More effective would be to pick one strategy, fund it, and see if it leads to actual improvements. If a report just has an overwhelming amount of expensive, vague recommendations, why present it to a state with an anemic budget?

RTI could certainly be one strategy to fund, or Birth to Five programs, or summer programs....pick one thing, implement it fully, and stop pretending to "hold people accountable" for unfunded and poorly executed projects.

Charlie Mas said...

Yes, I did read the report. There was very little that was actionable in it.

There are recommendations about family engagement in there, such as this one:

"Recognize families' rich and varied backgrounds and life experiences."

Who's not doing that? And, what people who aren't doing that will suddenly want to do it or know how to do it after reading that recommendation?

It is a meaningless suggestion. As is "Provide families with needed information to navigate the U.S. school system." That simply isn't a helpful suggestion. Do you really think that it is information that families need? Is that really what it is going to take to close the gap?

Charlie Mas said...

I just want to add that all of the concern over culturally relevent curriculum strikes me as overblown.

Let's remember the effort and the results from the African-American Academy.

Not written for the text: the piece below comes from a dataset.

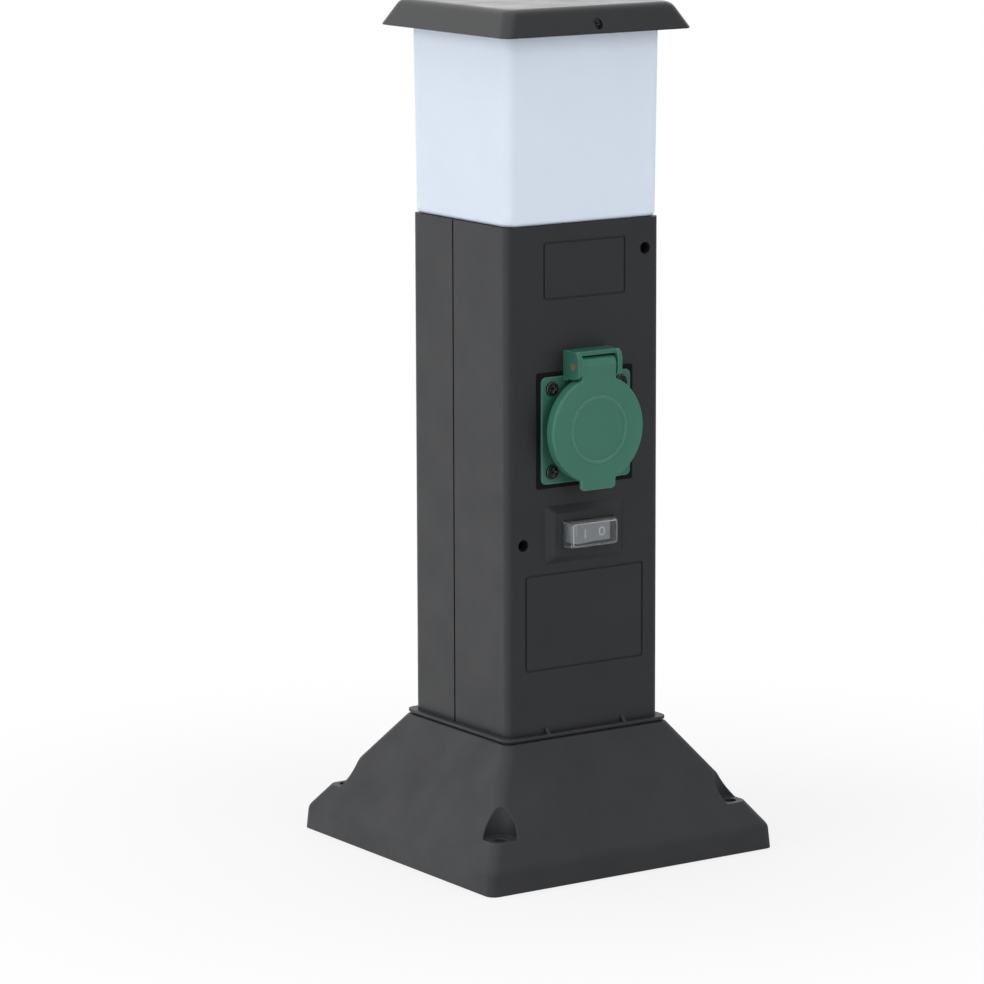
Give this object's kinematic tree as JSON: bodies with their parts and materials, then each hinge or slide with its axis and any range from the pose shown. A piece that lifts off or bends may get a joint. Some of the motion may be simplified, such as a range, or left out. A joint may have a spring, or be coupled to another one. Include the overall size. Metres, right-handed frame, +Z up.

There was a school with African-American principals and teachers, with an afro-centric curriculum, with the most friendly and welcoming regard for the students' families, with families that all specifically chose that school for their children, with all of the cultural competency that could ever be brought together for African-American students, yet it did not close the gap at all.

After that extended failed experiment, it is hard to conclude that minority role models among the staff, culturally relevent curriculum, or even culturally competent staff are integral to closing the academic achievement/opportunity gap.

So pardon me if I discount the value of those recommendations and focus instead on the recommendations around instruction.

When you read this report and look for actionable recommendations around instruction you will find them scarce.

Maureen said...

Re. Cultural Competency: I've always wondered if there is evidence that having an African American teacher has an impact on the black-white gap. It seems like it would be easy enough to measure. I doubt that kids are randomly assigned to classes with black teachers though-that would have an impact on results. (In my experience, middle class black parents ask to have their kids assigned to black teachers, so there is a potential for the other classes to have a disproportionate percentage of lower income black students depending on what the principal does.)